We talk for a while about the O.K. Corral and the Western heroes of our childhoods, all of whom seemed to be twirling Colt Lightnings.
"I'm a big fan for carrying guns," Mike Benjamin says. "I think everybody should carry one. If I tell you to give me your wallet, then instead of pulling out your wallet, you can pull out your gun and kill me."
Suddenly feeling naked without a shootin' iron, I head for a shop called Cochise Trading Post Guns & Ammo, where, on the stereo just as I walk in, Marty Robbins is singing a happy verse from El Paso: "I see the white puff of smoke from the rifle, I feel the bullet go deep in my chest."
The proprietor is an escapee from Illinois named Byron Neubauer.
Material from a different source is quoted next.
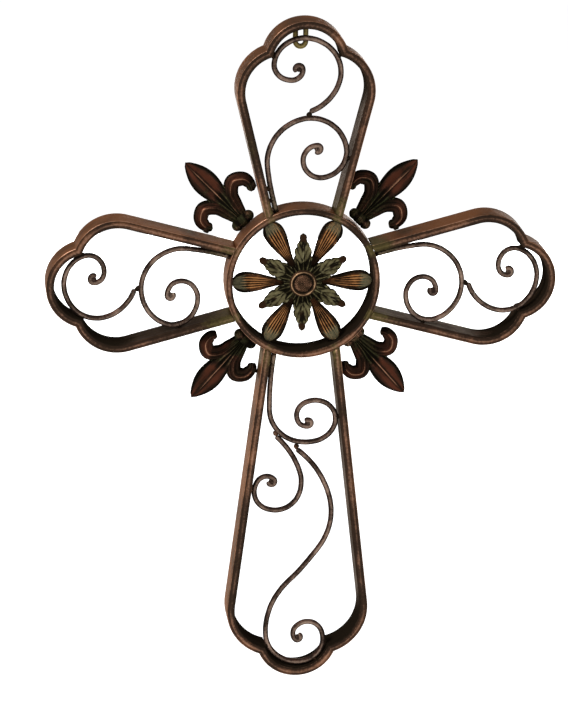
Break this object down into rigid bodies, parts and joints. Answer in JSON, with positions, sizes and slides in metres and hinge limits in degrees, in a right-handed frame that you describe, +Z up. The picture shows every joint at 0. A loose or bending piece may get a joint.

"How's business?" I inquire.
"Dead," Neubauer sighs. "I haven't sold a gun in six months. But if I could sell to Canadians, I'd be doing really well right now."
Like Stephen Keith and Mike Benjamin, the pistol pedlar sees the United States on a spiral to oblivion, with good and evil even more clearly defined than it was in the days of the Clantons and Earps, with Barack Obama riding shotgun, so to speak, in the devil's posse.
"He's got everything so messed up, it's really a nightmare," says Byron Neubauer. "All he wants to do is spend, spend, spend. He's trying to make it like his country, where he lives: Kenya.
As for the unfortunate Gabby Giffords, Neubauer is of the opinion that "it was all her fault. She was against guns, everybody around her was against guns. If anybody in the audience had a gun that day, it would have ended right away and that little girl wouldn't have got shot."
But the coming primary and the looming general election offer little succour: "The Republicans," Byron Neubauer says, "they're all dummies, too. All they worry about is how bad the other guy is."
"Are there any Democrats in Tombstone?" I ask the forlorn gunsmith.
"They're all over the place," he replies. "They ruin the world."